その後、池田輝政から本多忠政へと城主が代わり、1618年(元和4年)には西の丸が整備される。こうして姫路城はようやく現在の様な姿になるのである。

姫路城

姫路城倒壊の危機

天下の名城として名を馳せた姫路城だが、1700年代に入ると藩の財政を次第に圧迫していくこととなる。というのも、姫路藩は、山陽道の要にある重要な藩でありながらも、石高は15万石しかなく、大きすぎる姫路城の修繕維持費の負担は決して小さいものではなかったのだ。日常的に必要な修繕に加えて、年を経るごとに梁や柱の傷みもひどくなり、礎石が天守の重さに耐えられずに沈み、天守全体が傾いていく有様。それを揶揄した庶民の間では「東に傾く姫路の城は 花のお江戸が恋しいか」などと謡われたという。

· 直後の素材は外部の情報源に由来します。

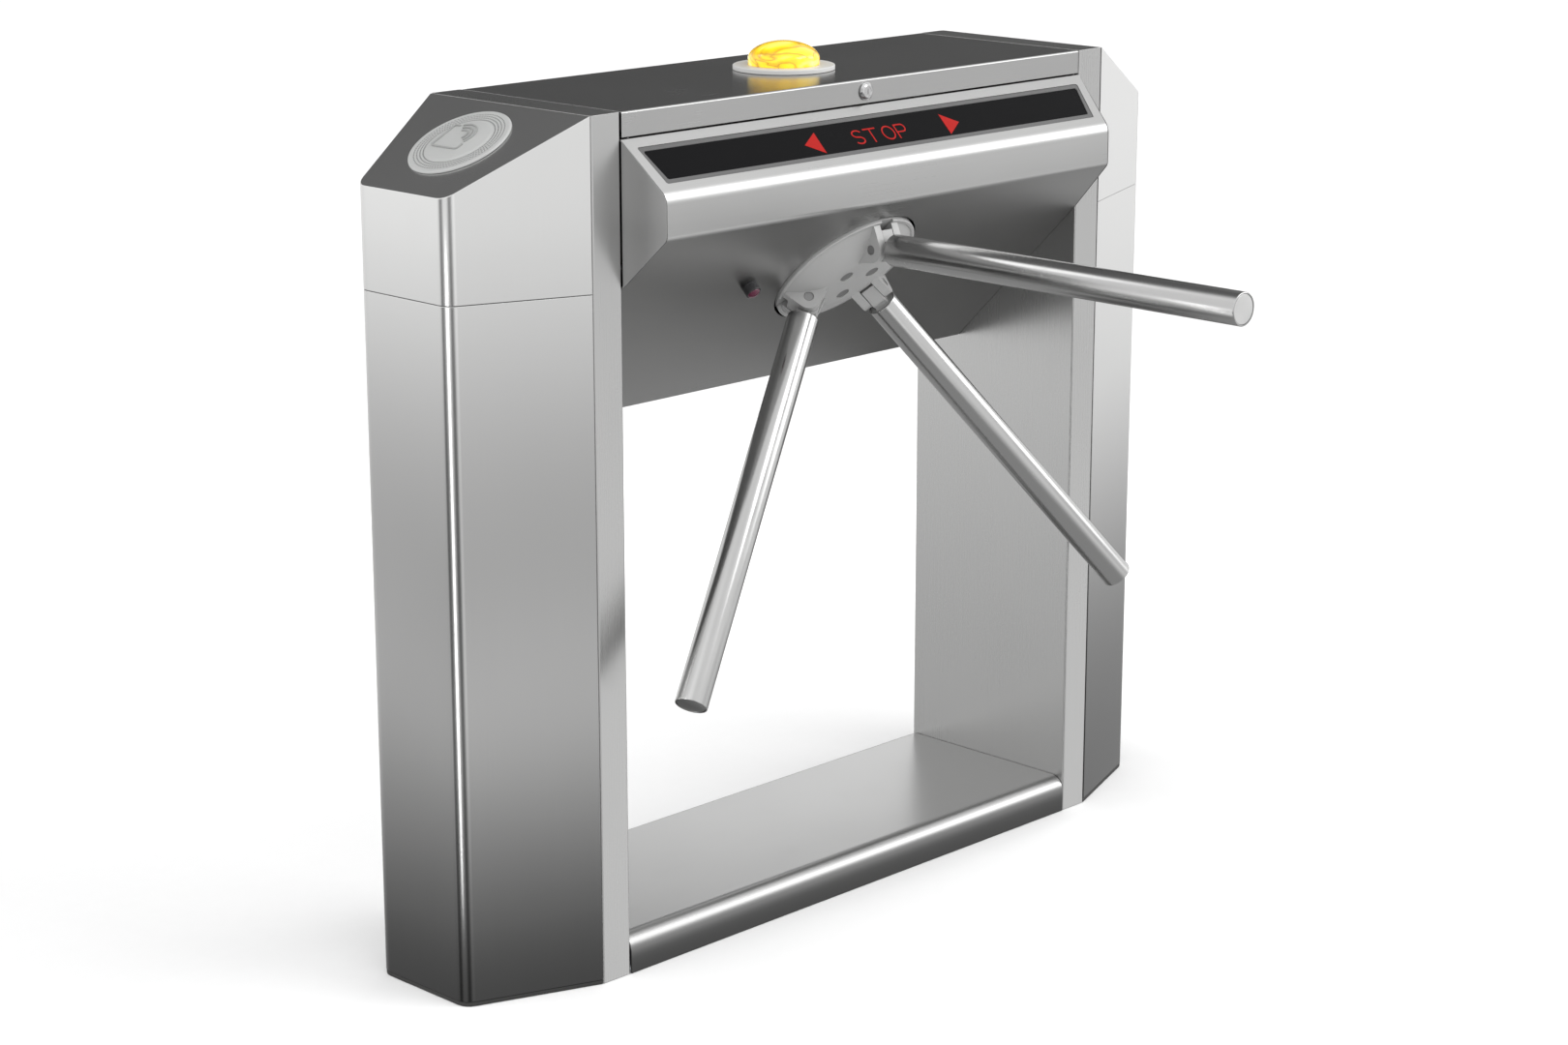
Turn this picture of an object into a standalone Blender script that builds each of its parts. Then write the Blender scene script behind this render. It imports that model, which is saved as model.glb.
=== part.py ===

なんども修繕を繰り返すものの、予算や技術等の制約により根本的解決には至らず、ようやく明治期に入り大修理が施される。しかし、国費九万三千円をかけ陸軍主体で行われたこの明治の大修理でさえも、姫路城の傾きを修正するには至らず、傾きの進行を食い止めるに留まったのであった。その後1934年に始まった昭和の大修理により、ようやく姫路城の傾きは修正されることとなる。この昭和の大修理は、建物を一度解体し、腐敗した木材などを取替え、もう一度組みなおすという大規模なもので、およそ10億円の費用と戦争による中断を挟みながら、30年の月日を要した。

姫路城解体の危機

徳川の世が終わり、明治の御世になって、各地には廃城の嵐が吹き荒れる。これは政府によって出された軍の財産として残すことを決めた城以外は払い下げや売却、取り壊しを行うという「廃城令」によるもので、姫路城も売却の憂き目にあい、競売によって23円50銭という金額で、売り払われてしまったのである。この23円50銭という金額は現在の貨幣価値に直すと約20万円前後といわれる。驚くほどの安値で、一市民に売られてしまったのである。城を買い取ったのは、姫路城下に住む金物商で、城を解体し、瓦や金属部分を売却する目的で買い取ったのだという。しかし、一般民家の瓦に比較して、はるかに大きな城の瓦は使い物にならず、なおかつ解体費用も思わぬ巨額であったことから、城を放置。その後、姫路城の文化的価値に目をつけた陸軍によって買い戻され、幸運にも姫路城は解体されずに生き残ったのである。

姫路城炎上の危機

姫路には戦争中、陸軍の部隊が置かれており、空襲の目標になることは明らかであった。中でも、町の中心に聳える姫路城は、その壁の白さゆえに大変目立ち、攻撃目標とされるのが大方の予想で、それを少しでも防ぐために、黒の防御網がお城にかけられ、カモフラージュが行われた。しかし、1945年(昭和20年)7月3日、姫路は大空襲に見舞われ、町の主要部分は焦土と化してしまう。城の天守にも焼夷弾が直撃したが、幸運にも不発に終わり、焼失を辛くも免れたのであった。空襲の翌日、焼け野原と化した姫路の町に颯爽と建つお城の無事な姿を見て、町の人々は涙を流したと言う。